Many European hospitals have reduced their rates of MRSA transmission by screening patients with nasal swabs prior to admission, and some American hospitals are following suit. Shutting down industrial farming should probably come next. These germ incubators need to be replaced with less intensive farms that raise fewer animals on more land. Switching to grass-fed cattle, which live on the open range, would help as well. The price, including the end of cheap chicken, pork, or beef, might be more than we are willing to pay, even at risk to our health. But as long as there are industrial farms, the possibility of pandemics arising from them persists. Closing disease factories, wherever they occur, may not make for compelling cinema, but it is the most effective form of pandemic preparation we can devise.
Outbreaks around the world
When new germs break loose, humans—not nature—are often to blame.
In the modern world, humans wield considerable control over their environment—even over the diseases they face, as several recent outbreaks attest.

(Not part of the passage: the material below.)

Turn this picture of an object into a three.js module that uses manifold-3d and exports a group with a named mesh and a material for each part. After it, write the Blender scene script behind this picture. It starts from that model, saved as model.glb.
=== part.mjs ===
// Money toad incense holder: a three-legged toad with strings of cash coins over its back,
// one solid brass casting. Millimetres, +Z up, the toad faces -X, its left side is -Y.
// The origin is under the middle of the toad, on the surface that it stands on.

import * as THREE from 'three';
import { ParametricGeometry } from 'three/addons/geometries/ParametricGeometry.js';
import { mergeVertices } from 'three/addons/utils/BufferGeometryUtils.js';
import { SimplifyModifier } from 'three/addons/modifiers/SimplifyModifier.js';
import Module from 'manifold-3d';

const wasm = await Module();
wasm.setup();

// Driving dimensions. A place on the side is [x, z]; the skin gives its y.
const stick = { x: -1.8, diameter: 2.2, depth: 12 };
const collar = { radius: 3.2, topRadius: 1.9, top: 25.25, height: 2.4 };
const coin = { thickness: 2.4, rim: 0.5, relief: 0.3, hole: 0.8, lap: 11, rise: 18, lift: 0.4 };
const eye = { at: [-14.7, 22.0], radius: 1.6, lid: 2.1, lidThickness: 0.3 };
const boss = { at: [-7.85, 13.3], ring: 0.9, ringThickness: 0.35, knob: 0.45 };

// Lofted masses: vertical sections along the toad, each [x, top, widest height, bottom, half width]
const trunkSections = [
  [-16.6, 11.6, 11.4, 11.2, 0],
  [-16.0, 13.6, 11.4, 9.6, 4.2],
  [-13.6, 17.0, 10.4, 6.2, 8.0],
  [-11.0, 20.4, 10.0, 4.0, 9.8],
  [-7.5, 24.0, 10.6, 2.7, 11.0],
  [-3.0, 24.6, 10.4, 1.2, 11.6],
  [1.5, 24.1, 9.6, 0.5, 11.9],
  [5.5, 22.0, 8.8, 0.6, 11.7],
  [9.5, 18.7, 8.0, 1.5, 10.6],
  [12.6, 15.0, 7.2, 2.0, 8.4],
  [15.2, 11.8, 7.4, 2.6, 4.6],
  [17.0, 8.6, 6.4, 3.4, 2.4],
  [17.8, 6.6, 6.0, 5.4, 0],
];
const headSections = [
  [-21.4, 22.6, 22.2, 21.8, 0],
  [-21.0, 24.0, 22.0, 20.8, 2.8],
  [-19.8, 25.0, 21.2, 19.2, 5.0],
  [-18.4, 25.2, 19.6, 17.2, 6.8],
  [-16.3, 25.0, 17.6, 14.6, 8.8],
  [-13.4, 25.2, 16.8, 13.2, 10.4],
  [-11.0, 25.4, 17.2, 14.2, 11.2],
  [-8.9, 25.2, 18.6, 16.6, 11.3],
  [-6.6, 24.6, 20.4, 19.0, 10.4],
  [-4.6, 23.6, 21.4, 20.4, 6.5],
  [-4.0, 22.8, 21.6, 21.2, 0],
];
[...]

CHOLERA IN HAITI: Absent from Haiti for at least a century, cholera swept in after the powerful earthquake of January 2010. The timing was no coincidence: Genome sequencing reveals that the cholera strains that struck were identical to strains from South Asia. The microbes arrived from Nepal with a group of United Nations peacekeepers. The U.N. team disposed of raw sewage directly into streams and rivers.
PNEUMONIA AROUND THE GLOBE: A hospital-acquired, virulent strain of a common, gram-negative intestinal bacterium caused several severe outbreaks in 2011. This strain of Klebsiella pneumoniae is resistant to most antibiotics, including carbapenems, a class of drugs long used to treat this infection. The strain sparked outbreaks in Panama, France, the Netherlands, and Canada, preying on people with compromised immunity.
E. COLI IN GERMANY:
A deadly strain of Escherichia coli known as EHEC O104:H4 broke out in Germany last May, sickening more than 3,800 people there and killing 53. The disease also killed an Arizona man who had traveled to Germany. The strain, which can cause kidney failure, most likely originated in fenugreek seeds imported from Egypt. Researchers think the gene for the toxin causing kidney damage originally entered E. coli, a normally harmless intestinal bacterium, from Shigella, another intestinal germ. If fenugreek sprouts were the source, they were probably contaminated by runoff from an animal feedlot or from fresh manure or sewage, since E. coli grows only in human or animal intestines.
FOOD POISONING IN JAPAN: Last April and May, another potentially lethal E. coli strain infected diners at several Japanese restaurants serving raw meat. This strain, called O111, killed four people and infected at least 54, 19 of them critically. It can cause bloody diarrhea and sometimes kidney failure. E. coli O111 sickened 341 people in Oklahoma in 2008.
CLOSTRIDIUM IN CANADA:
Virulent Clostridium difficile erupted in 25 outbreaks in Ontario hospitals in 2011, with dozens of potentially related deaths. Although Canadian hospitals promote vigorous hand-washing, the facilities themselves can be contaminated with this resistant germ, which forms spores that survive on surfaces. Anyone on antibiotics, which kill normal intestinal flora, is vulnerable to Clostridium infection, but the elderly and those with weak immune systems are at greatest risk.